Schlepping is when you really start working your shoulders, arms, and obliques through endless reps of bent-over rowing, side bends, and curls. If you want to tackle your posture and lower back, just strap that guy into a Babybjorn. Trying to ramp up weight? With a baby, the weight ramps up itself.

There were times in my life when I was fairly dedicated to lifting, sometimes as often as four times a week. But I will tell you this: My arms were never as strong as they are today. My son is roughly 26 pounds now, and very solid (a stranger once remarked, “Well, that guy has never missed a meal”). You try holding a weight flexed in your arm for several hours a day, every day, and see what happens to your arms and shoulders. Better yet, throw the weight up over your head a dozen or so times. (Unfortunately, yours won’t giggle like crazy when you do it.)

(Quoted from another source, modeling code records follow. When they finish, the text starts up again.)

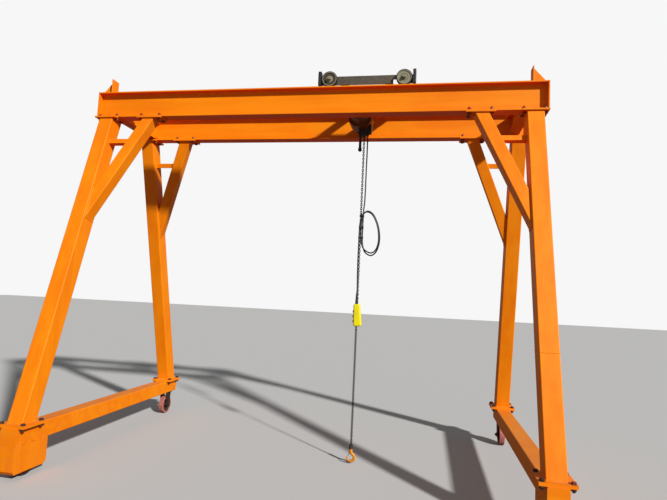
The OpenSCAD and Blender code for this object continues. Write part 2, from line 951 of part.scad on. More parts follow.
girder(front);  // front_girder
girder(rear);  // rear_girder
cross_beam(left);  // left_cross_beam
cross_beam(right);  // right_cross_beam
leg(left, front);  // left_front_leg
leg(left, rear);  // left_rear_leg
leg(right, front);  // right_front_leg
leg(right, rear);  // right_rear_leg
brace(left, front);  // left_front_brace
brace(left, rear);  // left_rear_brace
brace(right, front);  // right_front_brace
brace(right, rear);  // right_rear_brace
struts(left);  // left_struts
struts(right);  // right_struts
end_stops(left);  // left_end_stops
end_stops(right);  // right_end_stops
end_beam(left);  // left_end_beam
end_beam(right);  // right_end_beam
front_foot(left);  // left_front_foot
front_foot(right);  // right_front_foot
front_wheel(left);  // left_front_wheel
front_wheel(right);  // right_front_wheel
wheel_fork(left);  // left_wheel_fork
wheel_fork(right);  // right_wheel_fork
rear_tyre(left);  // left_rear_tyre
rear_hub(left);  // left_rear_hub
rear_tyre(right);  // right_rear_tyre
rear_hub(right);  // right_rear_hub
trolley_plate(front);  // front_trolley_plate
trolley_plate(rear);  // rear_trolley_plate
trolley_cross_tubes();
buffers(left);  // left_buffers
buffers(right);  // right_buffers
roller(left, front);  // front_left_roller
roller(right, front);  // front_right_roller
roller(left, rear);  // rear_left_roller
roller(right, rear);  // rear_right_roller
hoist_hanger();
hoist_gear_case();
hoist_motor();
hoist_brake_cover();
chain_guide();
chain_tail_stop();
chain_links(0);  // chain_face_links
chain_links(1);  // chain_edge_links
chain_coupling();
cable_outlet();
pendant_cable();
pendant_gland();
pendant_body();
pendant_buttons();
hook();
hook_latch();
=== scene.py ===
"""Gantry crane on splayed box legs with a chain hoist, dressed for rendering."""
import json
import math

import bpy
import numpy as np
from mathutils import Matrix, Vector


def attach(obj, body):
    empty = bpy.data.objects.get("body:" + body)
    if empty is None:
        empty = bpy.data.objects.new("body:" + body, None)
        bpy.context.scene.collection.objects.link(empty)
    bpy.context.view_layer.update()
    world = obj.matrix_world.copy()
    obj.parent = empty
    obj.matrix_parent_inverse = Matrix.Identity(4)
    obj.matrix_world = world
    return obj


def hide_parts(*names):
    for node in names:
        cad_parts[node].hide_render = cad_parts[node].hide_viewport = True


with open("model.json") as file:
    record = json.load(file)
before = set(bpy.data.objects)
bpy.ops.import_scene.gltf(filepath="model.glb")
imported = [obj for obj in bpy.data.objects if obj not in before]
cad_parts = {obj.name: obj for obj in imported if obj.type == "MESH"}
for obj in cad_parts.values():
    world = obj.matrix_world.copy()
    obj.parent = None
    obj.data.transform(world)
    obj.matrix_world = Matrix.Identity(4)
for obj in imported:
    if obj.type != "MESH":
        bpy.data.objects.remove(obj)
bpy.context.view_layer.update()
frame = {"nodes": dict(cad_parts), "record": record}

# The photographer's view: standing near the right front leg, eye height, a wide lens tipped
# up a little and rolled to the right.
CAMERA_AT = (1.127, -4.809, 1.546)
CAMERA_YAW, CAMERA_PITCH, CAMERA_ROLL = (math.radians(a) for a in (-10.37, 5.069, 2.729))
LENS_MM = 27.35
SENSOR_MM = 36.0


def view_matrix(at, yaw, pitch, roll):
    """Forward is turned by yaw from +Y and raised by pitch; right and up are rolled round it."""
    forward = Vector((math.sin(yaw) * math.cos(pitch), math.cos(yaw) * math.cos(pitch),
        math.sin(pitch)))
    level = Vector((math.cos(yaw), -math.sin(yaw), 0.0))
    upright = level.cross(forward)
    right = math.cos(roll) * level + math.sin(roll) * upright
    up = -math.sin(roll) * level + math.cos(roll) * upright
    turned = Matrix((right, up, -forward)).transposed().to_4x4()
    return Matrix.Translation(at) @ turned


camera = bpy.data.objects.new("camera", bpy.data.cameras.new("camera"))
camera.data.lens = LENS_MM
camera.data.sensor_width = SENSOR_MM
camera.data.sensor_fit = "HORIZONTAL"
camera.matrix_world = view_matrix(CAMERA_AT, CAMERA_YAW, CAMERA_PITCH, CAMERA_ROLL)
bpy.context.scene.collection.objects.link(camera)
bpy.context.scene.camera = camera

# The studio: a pale floor, a soft key lamp from the right front at the height of a morning
# sun, and an even white surround. The floor gives back less light than the camera sees of
# it, so that undersides stay as dark as they are out of doors.
KEY_FROM = Vector((1.35, -1.25, 1.0))
KEY_STRENGTH = 4.3
KEY_SOFTNESS = math.radians(3)
SURROUND_COLOUR, SURROUND_STRENGTH = (0.93, 0.96, 1.0), 0.17
REFLECTED_STRENGTH = 0.16
SEEN_COLOUR, SEEN_STRENGTH = (1.0, 1.0, 1.0), 0.93
FLOOR_HALF = 40.0
FLOOR_COLOUR = (0.60, 0.59, 0.57)
FLOOR_BOUNCE = (0.21, 0.13, 0.09)
FLOOR_ROUGHNESS = 0.9


def link(source, target):
    """Links two sockets of one tree."""
    source.id_data.links.new(source, target)


def add(kind, inputs=None, tree=None, **settings):
    """Adds a node to a tree, or else to the tree of a socket among its inputs; inputs are
    sockets or values (a colour is three numbers), settings are the node's own."""
    inputs = inputs or {}
    linked = [name for name, value in inputs.items() if isinstance(value, bpy.types.NodeSocket)]
    made = (tree or inputs[linked[0]].id_data).nodes.new(kind)
    for name, value in settings.items():
        setattr(made, name, value)
    for name, value in inputs.items():
        socket = made.inputs[name]
        if name in linked:
            link(value, socket)
        else:
            socket.default_value = (*value, 1.0) if socket.type == "RGBA" else value
    return made


def math_node(operation, a, b=0.0, c=0.0, clamp=False):
    """One step of arithmetic on values or sockets."""
    inputs = {0: a, 1: b, 2: c}
    return add("ShaderNodeMath", inputs, operation=operation, use_clamp=clamp).outputs[0]


def blend(factor, a, b):
    """Mixes colour a into b by a mask; a mix node keeps its colours in sockets 6, 7 and 2."""
    return add("ShaderNodeMix", {0: factor, 6: a, 7: b}, data_type="RGBA").outputs[2]


def piece(name, part, material, smooth=True):
    """A mesh object at the origin from a part: its points and its lists of corner numbers."""
    verts, faces = part
    mesh = bpy.data.meshes.new(name)
    mesh.from_pydata(np.asarray(verts, float).reshape(-1, 3).tolist(), [],
        [list(map(int, f)) for f in faces])
    mesh.polygons.foreach_set("use_smooth", [smooth] * len(mesh.polygons))
    mesh.materials.append(material)
    mesh.update()
    made = bpy.data.objects.new(name, mesh)
    bpy.context.scene.collection.objects.link(made)
    return made


floor_material = bpy.data.materials.new("studio_floor")
floor_material.use_nodes = True
floor_rays = add("ShaderNodeLightPath", tree=floor_material.node_tree).outputs["Is Camera Ray"]
floor_shader = floor_material.node_tree.nodes["Principled BSDF"]
floor_shader.inputs["Roughness"].default_value = FLOOR_ROUGHNESS
link(blend(floor_rays, FLOOR_BOUNCE, FLOOR_COLOUR), floor_shader.inputs["Base Color"])
floor_corners = [(x, y, 0) for x, y in ((-1, -1), (1, -1), (1, 1), (-1, 1))]
floor = piece("studio_floor", (FLOOR_HALF * np.array(floor_corners), [(0, 1, 2, 3)]),
    floor_material, smooth=False)

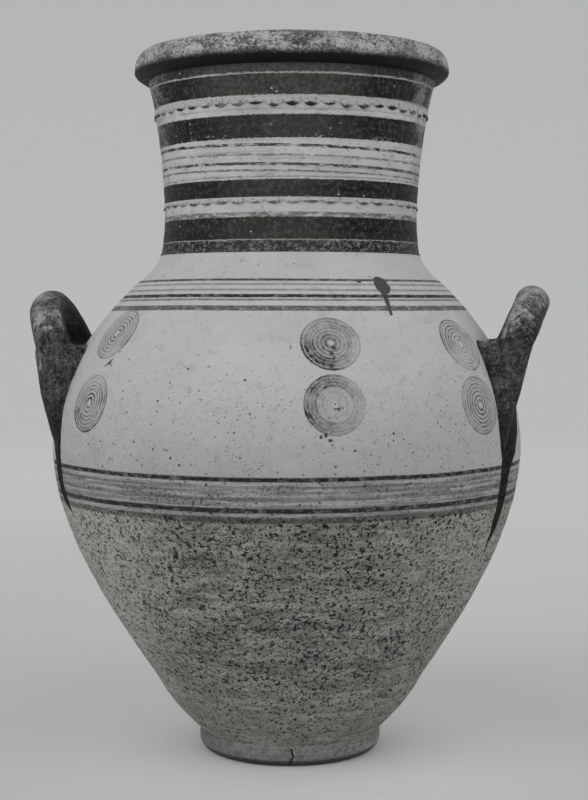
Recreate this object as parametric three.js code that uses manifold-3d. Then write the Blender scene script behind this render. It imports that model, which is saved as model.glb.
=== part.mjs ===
// A large painted clay jar: ring foot, ovoid body, tall flaring neck with two pressed cordons,
// rolled rim, and two upright loop handles on the shoulder.
// Millimetres, +Z up. The origin is the centre of the resting face and the handles lie along X.

import * as THREE from "three";
import { mergeVertices } from "three/addons/utils/BufferGeometryUtils.js";
import Module from "manifold-3d";

// Heights of the stretches of wall, stacked from the floor up
const footHeight = 22;
const collarHeight = 46;
const lowerWallHeight = 240;
const shoulderHeight = 172;
const neckRootHeight = 18.5;
const neckHeight = 168.5;
const rimHeight = 33;

// Outer radii where those stretches meet
const restingRadius = 83.2;
const footRadius = 92;
const collarRadius = 130.6;
const bellyRadius = 235.4;
const shoulderTopRadius = 143;
const neckBaseRadius = 130.5;
const neckTopRadius = 142.8;

// The rim's roll: how far it overhangs the neck, the height of its widest line, and its crest
const rimOverhang = 14.4;
const rimBulgeHeight = 12.5;
const rimCrestOffset = 2;
const rimLipDepth = 10;
const rimRoundness = 0.53;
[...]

Have we talked about legs? Let’s talk about legs. Before my son, I cycled a good deal—2018 resolution: back on the bike!—so leg strength is not an issue. However, I will admit I never went hard on squats. I’ve got a bad knee (and also leg days suck).

I do squats now. All day long. Do you know how often you need to bend down with a kid? I’m 6’3. I have to go low, and I’m often coming up holding my favorite 26-pound weight. I walk everywhere holding that dumbbell. For a couple months, my legs just ached. But now I’ve built up that strength. My slim-fit jeans are now skinny jeans thanks to my dadquads.

I know what you’re thinking: I shouldn’t have said dadquads. Also that, other than the Machinist phase, this all doesn’t sound too bad. Except that we’ve neglected one crucial area, which I’ll let my colleague Adam Freelander, also a new dad, explain: ”All the limbs get strong, but the middle is just mush.”

I’m 40, so “the middle” was probably going to start sliding anyway. But for the past 20 years, I’ve done a pretty good job of maintaining my size-34 waist. And while I haven’t bothered weighing myself in some time, I know what I see. I know that trying on a two-year-old suit a few weeks ago was depressing. I know that early parenthood means conserving energy (if you don’t have to move, don’t!) and a good amount of food delivery. And I will admit the early days can also be a bit boring. I may have occasionally enjoyed a few beers while waiting for the next diaper change, feeding, or brief (so brief) afternoon nap.

So here I am: an increasingly squishy torso with ripped extremities and a dumbbell that just learned how to walk. I’m not sure which muscle group will get blasted next, but here’s hoping that the post-schlepping phase of the Dadbod Development Program involves a focus on one’s core.

Just kidding. There’s no such thing as post-schlepping.